Tightening Our Belts
I hear from some folks that they won't vote for an override until the town "tighten's its belt".
Well, the good news is that Amherst has already tightened its belt. While Northampton was passing its override last year, Amherst was cutting 51 staff from the schools and 13.5 from town departments (including 3 police officers). Our town officials took seriously the message from the failure of the 2007 override. They asked a citizens’ fiscal committee (the FCCC) to examine the budget and identify strategies for closing Amherst’s structural deficit. Here are the areas the FCCC identified in 2008, and what has happened since:
* Increase fees for services. Done. LSSE is now practically all fee-based; other fees increased.

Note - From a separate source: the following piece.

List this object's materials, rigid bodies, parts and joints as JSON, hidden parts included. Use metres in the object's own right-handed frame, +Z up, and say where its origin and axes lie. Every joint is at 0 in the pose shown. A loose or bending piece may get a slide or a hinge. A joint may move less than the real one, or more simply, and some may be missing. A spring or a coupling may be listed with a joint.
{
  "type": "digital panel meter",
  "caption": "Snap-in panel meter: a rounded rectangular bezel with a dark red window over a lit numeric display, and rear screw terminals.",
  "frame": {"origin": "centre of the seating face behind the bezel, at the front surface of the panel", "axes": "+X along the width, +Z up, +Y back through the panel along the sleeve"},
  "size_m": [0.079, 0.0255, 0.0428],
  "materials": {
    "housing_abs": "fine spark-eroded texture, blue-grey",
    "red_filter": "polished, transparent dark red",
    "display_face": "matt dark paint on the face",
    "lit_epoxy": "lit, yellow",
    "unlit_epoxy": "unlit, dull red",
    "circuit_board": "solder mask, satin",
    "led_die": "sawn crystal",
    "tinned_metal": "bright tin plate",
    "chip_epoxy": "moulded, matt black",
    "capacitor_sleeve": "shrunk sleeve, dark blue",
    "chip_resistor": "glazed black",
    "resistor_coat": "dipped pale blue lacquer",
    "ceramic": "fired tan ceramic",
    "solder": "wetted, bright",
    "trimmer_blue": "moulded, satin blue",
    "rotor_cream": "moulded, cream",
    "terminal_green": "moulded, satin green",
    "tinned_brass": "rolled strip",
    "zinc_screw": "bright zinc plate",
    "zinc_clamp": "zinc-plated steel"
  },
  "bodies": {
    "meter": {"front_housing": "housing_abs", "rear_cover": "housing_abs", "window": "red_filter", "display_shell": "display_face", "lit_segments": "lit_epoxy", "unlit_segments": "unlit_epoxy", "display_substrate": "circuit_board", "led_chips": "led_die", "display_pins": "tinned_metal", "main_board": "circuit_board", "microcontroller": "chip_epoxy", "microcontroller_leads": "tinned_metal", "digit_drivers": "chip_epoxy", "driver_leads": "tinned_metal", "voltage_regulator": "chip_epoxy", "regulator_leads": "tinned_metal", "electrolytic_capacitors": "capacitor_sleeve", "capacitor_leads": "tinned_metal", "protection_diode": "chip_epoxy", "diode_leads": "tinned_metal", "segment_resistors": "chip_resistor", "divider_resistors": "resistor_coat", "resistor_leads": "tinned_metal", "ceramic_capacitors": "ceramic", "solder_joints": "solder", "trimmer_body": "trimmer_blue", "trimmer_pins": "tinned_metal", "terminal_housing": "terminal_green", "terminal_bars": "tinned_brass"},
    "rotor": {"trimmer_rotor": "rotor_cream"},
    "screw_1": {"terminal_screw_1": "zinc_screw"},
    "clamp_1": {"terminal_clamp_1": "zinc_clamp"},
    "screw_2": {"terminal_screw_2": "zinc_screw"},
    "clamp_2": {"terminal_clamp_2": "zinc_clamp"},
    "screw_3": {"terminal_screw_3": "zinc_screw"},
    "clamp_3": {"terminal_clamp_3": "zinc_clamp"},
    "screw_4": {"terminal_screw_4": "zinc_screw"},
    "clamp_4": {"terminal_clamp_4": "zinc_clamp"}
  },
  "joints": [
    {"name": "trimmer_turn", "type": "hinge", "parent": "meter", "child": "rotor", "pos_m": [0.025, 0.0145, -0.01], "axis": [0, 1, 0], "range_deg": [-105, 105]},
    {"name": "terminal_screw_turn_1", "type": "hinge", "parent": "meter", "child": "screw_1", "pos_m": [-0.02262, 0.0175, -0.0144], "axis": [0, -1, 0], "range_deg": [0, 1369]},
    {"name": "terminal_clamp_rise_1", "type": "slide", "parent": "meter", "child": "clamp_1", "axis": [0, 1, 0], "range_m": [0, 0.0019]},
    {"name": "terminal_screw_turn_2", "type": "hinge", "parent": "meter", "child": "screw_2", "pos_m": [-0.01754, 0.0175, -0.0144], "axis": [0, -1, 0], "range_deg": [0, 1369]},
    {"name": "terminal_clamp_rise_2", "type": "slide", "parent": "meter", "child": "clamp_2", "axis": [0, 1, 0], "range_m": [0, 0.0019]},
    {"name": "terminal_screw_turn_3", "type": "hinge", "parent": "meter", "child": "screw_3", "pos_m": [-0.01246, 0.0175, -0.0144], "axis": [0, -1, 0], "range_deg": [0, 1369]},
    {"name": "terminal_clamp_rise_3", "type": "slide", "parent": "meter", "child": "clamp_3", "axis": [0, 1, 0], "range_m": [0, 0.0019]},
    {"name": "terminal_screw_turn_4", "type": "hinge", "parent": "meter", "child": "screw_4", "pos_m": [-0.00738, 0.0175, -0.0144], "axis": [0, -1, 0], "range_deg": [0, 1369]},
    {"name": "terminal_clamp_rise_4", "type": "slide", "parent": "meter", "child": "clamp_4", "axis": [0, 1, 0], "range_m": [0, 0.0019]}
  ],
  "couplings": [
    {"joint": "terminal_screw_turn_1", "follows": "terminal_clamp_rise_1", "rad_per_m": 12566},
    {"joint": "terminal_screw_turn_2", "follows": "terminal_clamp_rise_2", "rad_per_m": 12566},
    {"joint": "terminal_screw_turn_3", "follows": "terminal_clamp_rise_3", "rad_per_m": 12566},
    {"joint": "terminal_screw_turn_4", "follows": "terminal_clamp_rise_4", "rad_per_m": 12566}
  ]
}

* Increase revenue from ambulance service. Done. Rates have been increased. Reduce costs through efficiencies, consolidation, and regionalization.
* We’ve closed a school, closed a pool, consolidated departments in Town Hall, restructured health plans, pursued regional emergency dispatch, cut over 60 staff.
* Increase economic development. Master Plan is done; business zoning is revamped; revenue-generating projects include the Lord Jeff, Boltwood Place, New England Environmental. Patterson property development and UMass taxable student housing discussions are ongoing.
* Implement local option meals/lodging tax. Done. New, annual revenues now coming in.
* Secure a Prop 2.5 override. Yes, the citizens’ fiscal committee said we would need one. Our public officials have done the hard work needed to erase our structural deficit over the long term. Even with the override, we will have made $7 million in cuts this year and next!
What we face now is the short-term problem of the recession. We can’t just keep cutting our way out – not if we want to emerge with the things we value about our community intact.